When looking at Tenon Cutter Sizes, keep this in mind: The first number is the diameter of the tenon, and the second number is the largest size of log the cutter will take. So a 2" x 4 1/2" Tenon Cutter will cut a 2 inch tenon out of any log that is up to 4 1/2 inches in diameter.

 


 


Can I Put Smaller Logs Into My Tenon Cutter?

Yes. Your tenon cutters can take any log smaller than the wide end of the tenon cutter. So If you have a 2" x 4 1/2" tenon cutter, you can use any size log that is up to 4 1/2". So a 2", 3" or 4" will all fit fine.

Keep in mind, though, that if you are working with a 2" x 4 1/2" tenon cutter, you would not want to use a log or branch that is smaller than your tenon size. If the log is already smaller than the 2" tenon of the cutter, you couldn't cut a 2" tenon on the end, right?

 


 


How Often Will I Need To Change The Blades?
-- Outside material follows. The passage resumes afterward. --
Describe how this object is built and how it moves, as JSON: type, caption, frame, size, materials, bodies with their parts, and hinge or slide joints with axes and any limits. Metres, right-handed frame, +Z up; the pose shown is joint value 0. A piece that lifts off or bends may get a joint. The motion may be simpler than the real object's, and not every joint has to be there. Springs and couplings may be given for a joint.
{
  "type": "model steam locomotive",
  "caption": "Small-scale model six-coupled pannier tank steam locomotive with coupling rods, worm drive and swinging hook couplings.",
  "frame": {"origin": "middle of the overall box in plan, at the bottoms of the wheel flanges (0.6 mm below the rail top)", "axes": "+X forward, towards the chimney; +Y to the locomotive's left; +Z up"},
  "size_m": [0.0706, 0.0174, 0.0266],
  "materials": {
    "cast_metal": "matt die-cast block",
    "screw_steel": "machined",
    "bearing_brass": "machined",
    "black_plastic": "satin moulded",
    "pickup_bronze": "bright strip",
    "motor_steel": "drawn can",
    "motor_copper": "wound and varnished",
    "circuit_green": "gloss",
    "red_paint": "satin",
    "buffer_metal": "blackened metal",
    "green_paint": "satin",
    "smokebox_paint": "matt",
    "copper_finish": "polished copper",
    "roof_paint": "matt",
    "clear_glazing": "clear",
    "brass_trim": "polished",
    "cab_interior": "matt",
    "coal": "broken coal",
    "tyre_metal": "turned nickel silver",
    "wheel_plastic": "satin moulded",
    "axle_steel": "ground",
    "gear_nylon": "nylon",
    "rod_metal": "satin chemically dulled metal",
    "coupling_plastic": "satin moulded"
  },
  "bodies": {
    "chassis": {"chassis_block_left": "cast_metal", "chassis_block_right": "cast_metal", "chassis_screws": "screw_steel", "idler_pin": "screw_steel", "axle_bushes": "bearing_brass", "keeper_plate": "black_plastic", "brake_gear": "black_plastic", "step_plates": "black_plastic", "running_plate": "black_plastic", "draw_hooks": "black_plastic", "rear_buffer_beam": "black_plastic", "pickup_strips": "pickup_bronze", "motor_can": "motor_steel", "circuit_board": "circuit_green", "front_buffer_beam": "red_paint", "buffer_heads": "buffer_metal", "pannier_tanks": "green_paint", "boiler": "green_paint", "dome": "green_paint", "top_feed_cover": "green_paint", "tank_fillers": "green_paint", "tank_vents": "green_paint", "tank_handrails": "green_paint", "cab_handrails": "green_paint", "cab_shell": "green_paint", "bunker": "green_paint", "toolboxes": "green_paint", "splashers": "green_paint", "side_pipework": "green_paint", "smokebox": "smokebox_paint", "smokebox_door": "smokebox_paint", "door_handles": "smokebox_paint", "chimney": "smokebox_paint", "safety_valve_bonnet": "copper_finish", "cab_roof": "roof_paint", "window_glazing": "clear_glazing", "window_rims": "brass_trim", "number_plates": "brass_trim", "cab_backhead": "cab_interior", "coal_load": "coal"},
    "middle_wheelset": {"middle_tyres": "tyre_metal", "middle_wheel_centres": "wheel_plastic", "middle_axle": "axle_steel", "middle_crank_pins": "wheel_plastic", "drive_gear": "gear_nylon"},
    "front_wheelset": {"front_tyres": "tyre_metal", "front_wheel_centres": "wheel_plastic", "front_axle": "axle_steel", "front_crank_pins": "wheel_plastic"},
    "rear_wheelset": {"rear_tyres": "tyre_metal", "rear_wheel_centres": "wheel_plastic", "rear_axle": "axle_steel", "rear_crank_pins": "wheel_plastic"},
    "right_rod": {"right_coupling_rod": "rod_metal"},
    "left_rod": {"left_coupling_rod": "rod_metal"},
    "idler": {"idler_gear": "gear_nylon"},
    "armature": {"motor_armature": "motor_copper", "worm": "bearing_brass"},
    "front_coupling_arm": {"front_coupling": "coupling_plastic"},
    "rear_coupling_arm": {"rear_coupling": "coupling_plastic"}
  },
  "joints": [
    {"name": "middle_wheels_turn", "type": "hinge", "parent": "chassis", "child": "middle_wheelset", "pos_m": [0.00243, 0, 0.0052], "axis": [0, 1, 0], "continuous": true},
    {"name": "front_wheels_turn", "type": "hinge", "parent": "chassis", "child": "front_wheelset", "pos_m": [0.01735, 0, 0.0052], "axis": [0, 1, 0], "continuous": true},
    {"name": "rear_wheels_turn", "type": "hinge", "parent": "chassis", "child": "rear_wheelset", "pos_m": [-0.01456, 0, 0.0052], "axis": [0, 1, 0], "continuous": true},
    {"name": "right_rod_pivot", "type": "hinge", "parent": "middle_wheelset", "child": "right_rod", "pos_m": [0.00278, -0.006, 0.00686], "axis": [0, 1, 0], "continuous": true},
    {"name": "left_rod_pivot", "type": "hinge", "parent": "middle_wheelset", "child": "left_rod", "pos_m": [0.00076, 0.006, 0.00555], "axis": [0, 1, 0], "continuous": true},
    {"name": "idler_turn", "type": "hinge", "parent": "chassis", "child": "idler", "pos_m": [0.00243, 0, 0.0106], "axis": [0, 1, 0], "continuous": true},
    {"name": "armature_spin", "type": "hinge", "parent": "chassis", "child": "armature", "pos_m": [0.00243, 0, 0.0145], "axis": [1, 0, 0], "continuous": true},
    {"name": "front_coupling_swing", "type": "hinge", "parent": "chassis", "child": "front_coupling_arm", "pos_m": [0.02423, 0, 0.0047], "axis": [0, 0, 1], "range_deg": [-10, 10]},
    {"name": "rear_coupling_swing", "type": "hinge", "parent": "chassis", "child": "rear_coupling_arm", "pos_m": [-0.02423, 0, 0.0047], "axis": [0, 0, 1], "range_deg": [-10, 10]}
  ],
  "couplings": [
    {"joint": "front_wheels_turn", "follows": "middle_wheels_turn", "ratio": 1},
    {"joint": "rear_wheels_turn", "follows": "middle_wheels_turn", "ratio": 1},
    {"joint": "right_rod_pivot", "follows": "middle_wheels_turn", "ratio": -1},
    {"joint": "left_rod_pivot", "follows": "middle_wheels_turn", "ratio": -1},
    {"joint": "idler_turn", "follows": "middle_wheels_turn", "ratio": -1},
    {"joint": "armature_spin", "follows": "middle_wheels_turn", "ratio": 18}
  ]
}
Your blades are resharpenable, so you will not have to "replace" them for quite a while. How long a blade will last between sharpenings depends largely on use. Clean, dry stock free of dirt and debris is the best for keeping your blades sharp. With clean stock like this you should get hundreds of cuts before you will need to resharpen the blades.

 



What Size Drill Do I Really Need?

You will need a strong drill. We recommend the Milwaukee Hole Hawg 1/2" drill (model 1663-20) for logs up to 4 inches in diameter. If you are working with logs that are larger than 4" in diameter, then we suggest a Milwaukee 3/4" drill ( model 1854-1).
The 3/4" drill can be used on ANY size of log.

If you have a drill of comparable size and power, then you do not need to buy a new drill. We recommend these drill styles because we have personally worked with them and know they will do the job. We also offer a clamp and carriage system that will hold both drill and log securely. This system is built specifically to accommodate the Milwaukee Line of Drills. More carriage system configurations will be available in the future.